From looking at the Active Average Session chart now, you can see the activity is now much greater than before, because I'm running three sessions in parallel (the fan on my laptop is whirring, as well). Now one thing I'm not sure about is the Maximum CPU line on this graph, it would seem to indicate that my concurrent processes are requiring around 2.5 CPUs to run as against the 1 that I've actually got available; also looking at the host chart above I can see that I'm maxing the CPU out at around 100%, which would be logical.

Scrolling down, there is another section with another set of reports, one of which tells DBConsole to display a Top Activity report (top SQL statement), another lists out blockers, and other one lets me create an SQL Tuning Set.

Now as the problem I'm hitting is probably more down to a lack of indexes and summaries in my schema, no amount of SQL tuning is going to fix it and therefore it's probably time to (a) create an SQL Tuning Set and (b) use the SQL Access Advisor to recommend some indexes and MVs. To do this I click on the SQL Tuning Sets link and create a tuning set based on the activity captures in the Automatic Workload Repository (AWR), the same workload that my previous reports and graphs have been based on.

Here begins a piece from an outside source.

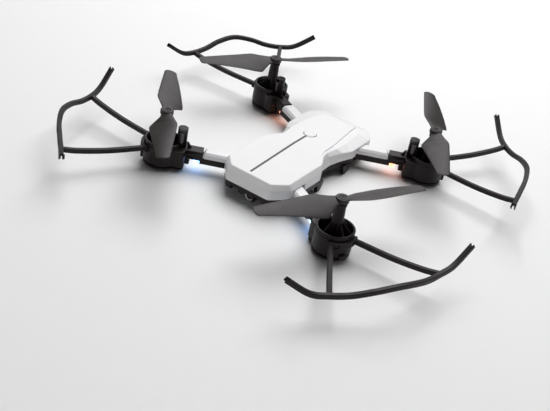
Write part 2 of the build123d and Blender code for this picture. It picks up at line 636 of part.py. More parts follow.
def make_guard(name, at):
    half = GUARD_BAR_WIDTH / 2
    inner = both_ways([bar_point(a, -half) for a in BAR_ANGLES])
    outer = both_ways([bar_point(a, half) for a in BAR_ANGLES])
    rise = both_ways([(height, bar_point(angle)[1]) for angle, height in BAR_HEIGHTS])
    under = [(y, z - GUARD_BAR_HEIGHT / 2) for z, y in rise]
    over = [(y, z + GUARD_BAR_HEIGHT / 2) for z, y in rise]
    with BuildPart() as guard:
        # the bar's bow seen from above, kept to its rise and fall seen from outside
        with BuildSketch(at):
            band_between(inner, outer)
        extrude(amount=60)
        with BuildSketch(facing(at, 0, 30, 0)):
            band_between(under, over)
        extrude(amount=60, mode=Mode.INTERSECT)
        join_x, join_y = bar_point(GUARD_JOIN_ANGLE)
        start_x, start_y = STRUT_ROOT
        length = hypot(join_x - start_x, join_y - start_y)
        heading = degrees(atan2(join_y - start_y, join_x - start_x))
        for side in (-1, 1):
            turned = at.rotated((0, 0, side * heading))
            origin = at.origin + at.x_dir * start_x + at.y_dir * (side * start_y)
            strut_plane = Plane(origin=origin, x_dir=turned.x_dir, z_dir=-turned.y_dir)
            half_high = GUARD_BAR_HEIGHT / 2
            low = [(length * share, z - half_high) for share, z in STRUT_SAG]
            high = [(length * share, z + half_high) for share, z in STRUT_SAG]
            with BuildSketch(strut_plane):
                band_between(low, high)
            extrude(amount=STRUT_WIDTH / 2, both=True)
        # yoke that hugs the pod's wall
        with BuildSketch(at.offset(YOKE_BASE_Z)):
            Circle(POD_RADIUS + YOKE_DEPTH)
            with Locations((-4.0, 0)):
                Rectangle(26, 40, mode=Mode.SUBTRACT)
        extrude(amount=YOKE_TOP_Z - YOKE_BASE_Z)
        disc(at, 0, 0, POD_RADIUS, 0, 40, Mode.SUBTRACT)
        for turn in GUARD_SCREW_ANGLES:
            with BuildSketch(facing(at, turn, POD_RADIUS - 1, GUARD_SCREW_Z)):
                Circle(SCREW_RADIUS + SCREW_SLACK)
            extrude(amount=6, mode=Mode.SUBTRACT)
            with BuildSketch(facing(at, turn, POD_RADIUS + 1.0, GUARD_SCREW_Z)):
                Circle(SCREW_HEAD_RADIUS + 0.1)
            extrude(amount=6, mode=Mode.SUBTRACT)
    save(guard, f"guard_{name}")


def make_arm_screws(name, at):
    with BuildPart() as screws:
        for x, y in COVER_SCREW_SPOTS:
            disc(at, x, y, SCREW_HEAD_RADIUS, COVER_PLATE_Z + 0.1, COVER_PLATE_Z + 0.8)
            disc(at, x, y, SCREW_RADIUS, COVER_PLATE_Z + 0.8, POD_BASE_Z + 4)
        for turn in GUARD_SCREW_ANGLES:
            with BuildSketch(facing(at, turn, POD_RADIUS + 1.0, GUARD_SCREW_Z)):
                Circle(SCREW_HEAD_RADIUS)
            extrude(amount=1.0)
            with BuildSketch(facing(at, turn, POD_RADIUS - POD_WALL, GUARD_SCREW_Z)):
                Circle(SCREW_RADIUS)
            extrude(amount=POD_WALL + 1.0)
    save(screws, f"arm_screws_{name}")


def make_lamp(name, at):
    with BuildPart() as lens:
        arm_strip(at, -22.2, -26.8, 2.3, 5.4, NECK_BASE_Z)
        fillet(lens.edges().group_by(Axis.Z)[0], 0.9)
    save(lens, f"lamp_lens_{name}")


make_top_shell()
make_bottom_shell()
make_body_screws()
make_power_button()
make_circuit_board()
make_battery()
make_camera()
for corner, side, end, blade, spin in CORNERS:
    place = arm_plane(side, end)
    make_arm(corner, place)
    make_arm_cover(corner, place)
    make_gear_cover(corner, place)
    make_motor(corner, place)
    make_main_gear(corner, place)
    make_pinion(corner, place)
    make_shaft(corner, place)
    make_bushes(corner, place)
    make_prop_screw(corner, place)
    make_propeller(corner, place, blade, spin)
    make_guard(corner, place)
    make_arm_screws(corner, place)
    make_lamp(corner, place)
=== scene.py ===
"""Looks of a folding mini quadcopter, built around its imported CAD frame.

The craft is a flat white shell on a black belly, four swing arms with geared motor pods,
paddle propellers on tall bearing towers, and an open guard screwed to each pod.
Forms are drawn in millimetres and become meshes in metres, in the frame's own axes:
+Z up, -Y towards the nose, +X towards the craft's left side.
"""

import json
import logging
import math
from dataclasses import dataclass
from enum import Enum
from typing import Iterable, Sequence

import bmesh
import bpy
from mathutils import Matrix, Vector


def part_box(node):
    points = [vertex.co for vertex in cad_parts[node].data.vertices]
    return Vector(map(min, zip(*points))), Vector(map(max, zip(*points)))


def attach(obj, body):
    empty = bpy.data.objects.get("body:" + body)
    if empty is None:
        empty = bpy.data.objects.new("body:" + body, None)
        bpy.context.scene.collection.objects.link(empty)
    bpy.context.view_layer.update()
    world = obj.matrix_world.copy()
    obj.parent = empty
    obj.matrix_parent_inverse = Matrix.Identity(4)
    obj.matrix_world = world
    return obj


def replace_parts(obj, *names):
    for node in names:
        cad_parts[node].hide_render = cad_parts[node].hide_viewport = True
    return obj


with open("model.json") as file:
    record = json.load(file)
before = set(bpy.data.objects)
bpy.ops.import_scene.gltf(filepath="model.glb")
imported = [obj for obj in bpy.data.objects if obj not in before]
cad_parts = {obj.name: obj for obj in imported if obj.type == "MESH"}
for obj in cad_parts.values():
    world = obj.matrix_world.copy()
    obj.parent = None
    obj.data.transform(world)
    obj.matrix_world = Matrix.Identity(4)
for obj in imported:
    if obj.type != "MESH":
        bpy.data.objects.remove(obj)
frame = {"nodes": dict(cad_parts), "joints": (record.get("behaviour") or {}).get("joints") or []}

MM = 0.001
LOG = logging.getLogger("quadcopter")
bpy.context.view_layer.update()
JOINTS = {joint["name"]: joint for joint in frame["joints"]}

Pair = tuple[float, float]
Triple = tuple[float, float, float]


# ---------------------------------------------------------------- forms and meshes


class Form:
    """A closed form being drawn: its points in millimetres and its faces."""

    def __init__(self) -> None:
        """Starts with no points."""
        self.points: list[Vector] = []
        self.faces: list[tuple[int, ...]] = []

    def ring(self, points: Iterable[Sequence[float]]) -> list[int]:
        """Adds points.

        Args:
            points: the places of the new points.

        Returns:
            Their indices.
        """
        first = len(self.points)
        self.points.extend(Vector(point) for point in points)
        return list(range(first, len(self.points)))

    def bridge(self, low: list[int], high: list[int]) -> None:
        """Joins two closed rings of the same length with quads."""
        count = len(low)
        for index in range(count):
            after = (index + 1) % count
            self.faces.append((low[index], low[after], high[after], high[index]))

    def stack(self, rings: Sequence[Sequence[Sequence[float]]], capped: bool = True) -> "Form":
        """Joins rings in order, and closes both ends.

        Args:
            rings: the rings, each with the same number of points.
            capped: False when the last ring joins back to the first.

        Returns:
            The form itself.
        """
        loops = [self.ring(ring) for ring in rings]
        for low, high in zip(loops, loops[1:]):
            self.bridge(low, high)
        if capped:
            self.faces.append(tuple(reversed(loops[0])))
            self.faces.append(tuple(loops[-1]))
        else:
            self.bridge(loops[-1], loops[0])
        return self

    def moved(self, matrix: Matrix) -> "Form":
        """Places the form by a matrix whose lengths are in millimetres."""
        self.points = [matrix @ point for point in self.points]
        return self

    def pour(self, bm: bmesh.types.BMesh) -> None:
        """Adds the form to a mesh being edited, in metres, outward facing."""
        made = [bm.verts.new(point * MM) for point in self.points]
        for face in self.faces:
            bm.faces.new([made[index] for index in face])
        bmesh.ops.remove_doubles(bm, verts=made, dist=0.002 * MM)
        bm.verts.ensure_lookup_table()


def circle(radius: float, height: float, steps: int, centre: Pair = (0.0, 0.0)) -> list[Triple]:
    """Level ring of points.

    Args:
        radius: the ring's radius.
        height: its height.
        steps: the number of points.
        centre: its middle in plan.

    Returns:
        The points, anticlockwise from above.
    """
    turns = [2 * math.pi * step / steps for step in range(steps)]
    return [(centre[0] + radius * math.cos(t), centre[1] + radius * math.sin(t), height) for t in turns]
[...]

I can now take this SQL Tuning Set and run the SQL Access Advisor. Taking a look at the recommendation overview, it certainly looks like what it's going to propose will make a fair bit of difference.

I therefore schedule the recommendations to be run immediately, let the indexes and materialized views be created, and then run the workload again. This time, although the CPU seems to be fairly saturated as I'm running three sessions on a single CPU virtual machine, the waits around disk I/O have gone down, which is probably due to the materialized views that have been created, and what's more the whole set of SQL took a lot less time to run, again because of the indexes and MVs.

So, there's a typical data warehouse tuning session using the various advisors in DBConsole 11g. Of course all of these advisors require you to license the Tuning and Diagnostic Pack for the Enterprise Edition of 11g, so you can't legally use ADDM, AWR and ASH or these advisors unless you've got the relevant license. If you have though, it's quite a neat and interactive way to start tuning the queries and data structures in your database.